Mitchell Adcow said...

I'm also disappointed that you didn't take any notice of those fine teachers, Mr Dean-Bowers, Mrs Spackman and Mr Tyrrel during geography, history and RE lessons at St Mary's.

Had you been concentrating you would have immediately recognised the pattern on a Custard Cream as a street map of Berlin from 1944.

The words that appear to say Custard Cream in the centre are actually an anagram of "Cut Sacred Ram", a clear reference to animal sacrifice on the Ark of the Covenant (see Exodus Chapter 25, vv5-22).

If I'm not mistaken this clearly points to Nazi treasure, looted during the crusades, buried in the crypt (itself a reference to cryptology) of the Kaiser-Wilhelm-Gedächtniskirche, now a branch of United Colours of Benetton.

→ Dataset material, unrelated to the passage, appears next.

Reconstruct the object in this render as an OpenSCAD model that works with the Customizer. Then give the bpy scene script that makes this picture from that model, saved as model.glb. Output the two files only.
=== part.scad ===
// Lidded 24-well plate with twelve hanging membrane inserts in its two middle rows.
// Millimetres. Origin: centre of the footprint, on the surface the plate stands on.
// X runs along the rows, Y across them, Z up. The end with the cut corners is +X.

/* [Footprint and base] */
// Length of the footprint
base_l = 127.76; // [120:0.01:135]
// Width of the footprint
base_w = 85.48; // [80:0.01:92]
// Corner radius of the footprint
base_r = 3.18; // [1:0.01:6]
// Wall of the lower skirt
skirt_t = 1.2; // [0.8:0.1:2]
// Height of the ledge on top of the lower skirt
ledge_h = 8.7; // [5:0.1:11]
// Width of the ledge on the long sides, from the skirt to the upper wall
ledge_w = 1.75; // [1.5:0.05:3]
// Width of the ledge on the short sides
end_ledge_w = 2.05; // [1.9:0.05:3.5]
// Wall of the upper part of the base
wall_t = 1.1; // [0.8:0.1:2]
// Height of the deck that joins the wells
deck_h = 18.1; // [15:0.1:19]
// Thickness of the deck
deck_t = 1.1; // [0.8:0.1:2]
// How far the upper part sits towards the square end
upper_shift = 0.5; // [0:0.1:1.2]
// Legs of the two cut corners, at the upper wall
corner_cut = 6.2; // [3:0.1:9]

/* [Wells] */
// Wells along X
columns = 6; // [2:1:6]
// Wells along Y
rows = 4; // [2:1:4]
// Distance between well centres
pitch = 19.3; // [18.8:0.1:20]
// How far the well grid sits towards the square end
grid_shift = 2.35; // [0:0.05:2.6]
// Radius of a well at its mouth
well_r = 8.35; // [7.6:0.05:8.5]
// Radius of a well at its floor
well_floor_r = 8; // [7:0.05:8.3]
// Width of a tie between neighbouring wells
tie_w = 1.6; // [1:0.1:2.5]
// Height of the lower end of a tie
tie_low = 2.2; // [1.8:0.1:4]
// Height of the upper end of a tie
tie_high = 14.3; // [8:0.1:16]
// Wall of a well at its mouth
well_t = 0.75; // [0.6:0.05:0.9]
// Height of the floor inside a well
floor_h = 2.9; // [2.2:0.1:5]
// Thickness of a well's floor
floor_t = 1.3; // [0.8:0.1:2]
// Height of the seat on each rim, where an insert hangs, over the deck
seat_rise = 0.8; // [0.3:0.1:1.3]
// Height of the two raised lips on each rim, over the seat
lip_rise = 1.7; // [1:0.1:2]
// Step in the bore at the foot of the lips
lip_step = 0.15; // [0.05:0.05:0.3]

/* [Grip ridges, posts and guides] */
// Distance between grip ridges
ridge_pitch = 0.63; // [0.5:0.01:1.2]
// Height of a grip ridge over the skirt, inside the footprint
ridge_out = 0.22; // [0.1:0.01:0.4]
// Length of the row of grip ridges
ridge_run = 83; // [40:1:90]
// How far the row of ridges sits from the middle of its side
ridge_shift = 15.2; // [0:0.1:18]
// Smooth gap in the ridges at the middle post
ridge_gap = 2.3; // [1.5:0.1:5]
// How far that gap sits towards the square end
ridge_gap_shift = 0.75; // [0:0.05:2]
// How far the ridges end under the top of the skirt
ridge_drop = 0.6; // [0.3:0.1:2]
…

The Chocolate Ocelot said...

Mitchell: I quite agree that the Wikipedia entry is woefully lacking, but unfortunately I've been banned from making any attempts to update the site since the infamous 'Pugwash' incident of 2007.

As for the legacy of our fine teachers, they all in their own special ways left me too emotionally distressed to realise that they were all actually mentoring us in occult symbology. Tch, foolish me!

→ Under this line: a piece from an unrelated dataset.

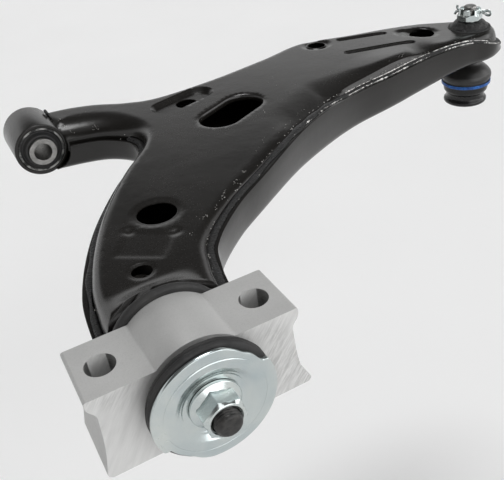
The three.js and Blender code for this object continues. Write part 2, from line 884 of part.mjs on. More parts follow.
place(jointGroup, "dust_boot", dustBoot(), FINISH.rubber);
place(jointGroup, "boot_clip_upper", clip(11.7, 12.8, 2.4, 4.6), FINISH.blueClip);
place(jointGroup, "boot_clip_lower", clip(23, 24, -21.6, -18.6), FINISH.blueClip);

export default group;
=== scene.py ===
import json
import math
import random

import bmesh
import bpy
import numpy as np
from mathutils import Matrix, Vector, geometry, noise


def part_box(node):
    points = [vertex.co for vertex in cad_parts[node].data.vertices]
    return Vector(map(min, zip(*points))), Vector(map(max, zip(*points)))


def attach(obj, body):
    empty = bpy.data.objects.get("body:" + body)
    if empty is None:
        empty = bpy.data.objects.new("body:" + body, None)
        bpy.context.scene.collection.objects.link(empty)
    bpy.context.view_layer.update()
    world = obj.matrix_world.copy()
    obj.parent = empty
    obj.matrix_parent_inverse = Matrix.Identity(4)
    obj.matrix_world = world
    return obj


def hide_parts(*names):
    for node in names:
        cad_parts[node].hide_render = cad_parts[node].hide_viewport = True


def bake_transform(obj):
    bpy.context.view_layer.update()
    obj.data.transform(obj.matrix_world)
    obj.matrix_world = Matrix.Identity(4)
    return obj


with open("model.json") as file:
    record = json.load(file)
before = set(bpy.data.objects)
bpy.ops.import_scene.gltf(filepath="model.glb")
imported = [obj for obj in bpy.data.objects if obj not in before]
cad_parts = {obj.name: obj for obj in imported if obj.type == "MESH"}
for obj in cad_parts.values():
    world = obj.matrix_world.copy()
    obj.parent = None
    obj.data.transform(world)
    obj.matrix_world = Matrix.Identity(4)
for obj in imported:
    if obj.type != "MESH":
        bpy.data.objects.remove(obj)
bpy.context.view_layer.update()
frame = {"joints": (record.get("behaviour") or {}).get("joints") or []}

MM = 0.001
joints = {joint["name"]: joint for joint in frame["joints"]}
PIVOT = Vector(joints["arm_pivot"]["pos_m"]) / MM  # a point on the pivot axis, which runs along Y
BALL = Vector(joints["ball_spin"]["pos_m"]) / MM  # centre of the ball


def node_box(node):
    low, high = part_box(node)
    return low / MM, high / MM


# ---------------------------------------------------------------------------------------------- materials


class Shader:
    """A material's node tree, with short calls for the nodes that this script uses."""

    def __init__(self, name, **values):
        self.material = bpy.data.materials.new(name)
        self.material.use_nodes = True
        self.nodes = self.material.node_tree.nodes
        self.links = self.material.node_tree.links
        self.shader = self.nodes["Principled BSDF"]
        for socket, value in values.items():
            self.shader.inputs[socket.replace("_", " ")].default_value = value
        self.place = self.nodes.new("ShaderNodeTexCoord").outputs["Object"]

    def node(self, kind, settings=(), **sockets):
        made = self.nodes.new(kind)
        for key, value in dict(settings).items():
            setattr(made, key, value)
        for key, value in sockets.items():
            socket = made.inputs[key.replace("_", " ")]
            if isinstance(value, bpy.types.NodeSocket):
                self.links.new(value, socket)
            else:
                socket.default_value = value
        return made

    def stretched(self, scale, turn=(0, 0, 0)):
        """The place turned first and then stretched, so that the streaks themselves are turned."""
        turned_place = self.node("ShaderNodeMapping", Vector=self.place, Rotation=turn).outputs["Vector"]
        return self.node("ShaderNodeMapping", Vector=turned_place, Scale=scale).outputs["Vector"]

    def grain(self, scale, detail=3.0, roughness=0.55, vector=None, distortion=0.0):
        return self.node(
            "ShaderNodeTexNoise",
            Vector=vector or self.place,
            Scale=scale,
            Detail=detail,
            Roughness=roughness,
            Distortion=distortion,
        ).outputs["Fac"]

    def ramp(self, value, low, high, to_low=0.0, to_high=1.0):
        return self.node(
            "ShaderNodeMapRange",
            Value=value,
            From_Min=low,
            From_Max=high,
            To_Min=to_low,
            To_Max=to_high,
        ).outputs["Result"]

    def mix(self, factor, a, b):
        made = self.nodes.new("ShaderNodeMix")
        made.data_type = "RGBA"
        self.links.new(factor, made.inputs[0])
        for socket, value in ((made.inputs[6], a), (made.inputs[7], b)):
            if isinstance(value, bpy.types.NodeSocket):
                self.links.new(value, socket)
            else:
                socket.default_value = (*value, 1)
        return made.outputs[2]

    def add(self, a, b, operation="ADD"):
        made = self.nodes.new("ShaderNodeMath")
        made.operation = operation
        for socket, value in zip(made.inputs, (a, b)):
            if isinstance(value, bpy.types.NodeSocket):
                self.links.new(value, socket)
            else:
                socket.default_value = value
        return made.outputs[0]

    def colour(self, value):
        self.links.new(value, self.shader.inputs["Base Color"])

    def rough(self, value):
        self.links.new(value, self.shader.inputs["Roughness"])

    def bump(self, height, strength, distance):
        made = self.node("ShaderNodeBump", Height=height, Strength=strength, Distance=distance)
        self.links.new(made.outputs["Normal"], self.shader.inputs["Normal"])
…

Now you mention the whole Cut Sacred Ram thing though, it's so obvious. You are some kind of real-life Dan Brown professor and I can only dream of aspiring to the role of pointless female hanger-on to whom you can explain the plot. Much in the style of an old Dr Who assistant.

Another interesting anagram is Master Craduc, one of the magus Aleister Crowley's 'names of power' in the Order of the Golden Dawn. It's said that he would meditate on the diamond at the centre of the biscuit in order to project his thoughts into a higher 'creamier' plane of being. That's what I heard anyway.

Anonymous said...

Lets see if this replying things works...

Anonymous said...

Cut sacred ram. Brilliant !

J

The Chocolate Ocelot said...

Update 2011: Sainsbury's changed the recipe this July. Now it tastes foul. My world is at an end.